Since proving a negative is logically impossible, the restriction would last forever. Henninger continues:
If I’m a 40-year-old southerner, born in 1973 and raising a family in one of these states, this view by four justices on the Supreme Court in 2013 of what I might do is insulting and demeaning.
The liberal justices’ remarks explain Solicitor General Verrilli’s conflicted response to Chief Justice Roberts. He isn’t saying the South is more racist than the North, but he doesn’t know if it is. Maybe it is, maybe it isn’t. But we can’t trust them, so they must answer to Washington.
This is an impossible world defined by Alice’s Queen of Hearts, and it may be one reason the South today is filled with red states. They stand charged with being the only people in the United States who are potentially racist because they reside in Alabama, Mississippi or Louisiana.

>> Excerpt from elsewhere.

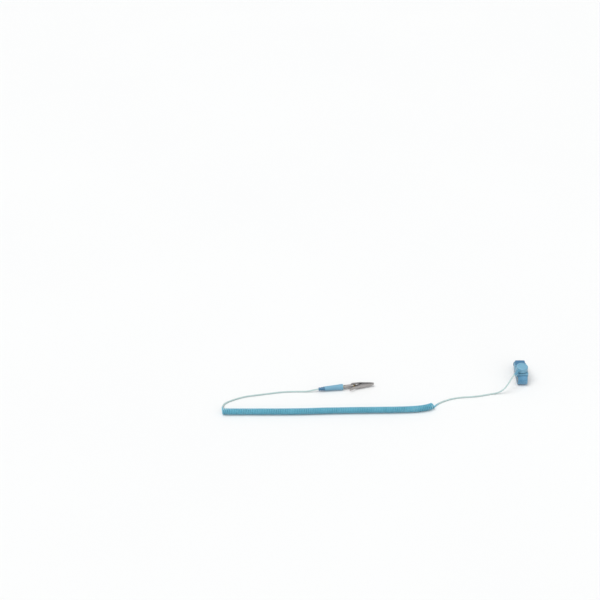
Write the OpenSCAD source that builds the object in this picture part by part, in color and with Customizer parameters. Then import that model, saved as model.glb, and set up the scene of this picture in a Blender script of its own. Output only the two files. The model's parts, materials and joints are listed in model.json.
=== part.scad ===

Justice Breyer addressed that directly: “What do you think the Civil War was about? Of course it was directed at treating some states differently than others.” In fairness, he then asks if this singling out must persist forever. “What is the standard for when it runs out? Never?”
On the evidence of the comments here, and by other liberal commentators on this case, the answer indeed is “never.” Justice Kennedy, the court’s great middle man, puckishly noted: “The Marshall Plan was very good, too, the Morrill Act, the Northwest Ordinance, but times change.”